The current Israeli undermining of the PA’s authority and its financial stranglehold can be understood as a response to the international wave of recognition of Palestine as a state, and as an attempt to reduce the PA back to its administrative role, without any political content. This could be an anticipation to give the PA a role in the running of Gaza after the end of the current war. This could resonate with the US position, which demands the PA to undergo ‘reforms’, before having any role in Gaza. Israel’s objective is also to cripple the PA’s capacity to perform state-like tasks in the West Bank, keeping it in its daily-life administration function, struggling to pay its teachers and police officers.

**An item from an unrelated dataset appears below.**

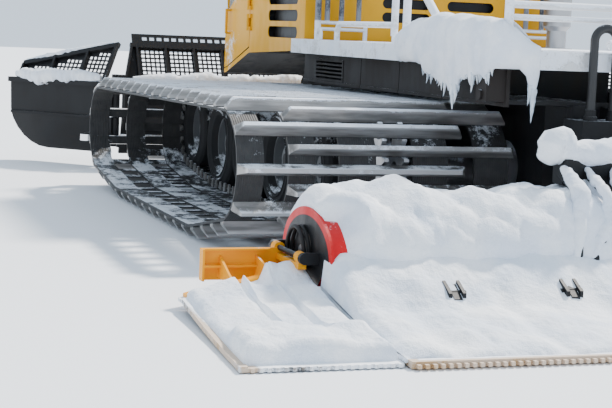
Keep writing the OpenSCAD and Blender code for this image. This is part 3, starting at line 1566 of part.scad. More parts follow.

However, there is a clear current in Israeli politics that calls for the complete removal of the PA, and the annexation of all the areas it runs, including the expulsion of the Palestinian population. Its current voting base is mainly centered around the settler movement, and which has key figures in the Israeli government. The fate of the PA could be swinging between the maximalist demands of the Israeli far-right to remove it entirely, and the attempts of crippling its political role. The ultimate outcome can’t be predicted, but what is sure is that the fate of the PA lies entirely in the hands of Israel and whatever the US decides to green light, with little or no actual pushback by the rest of the world.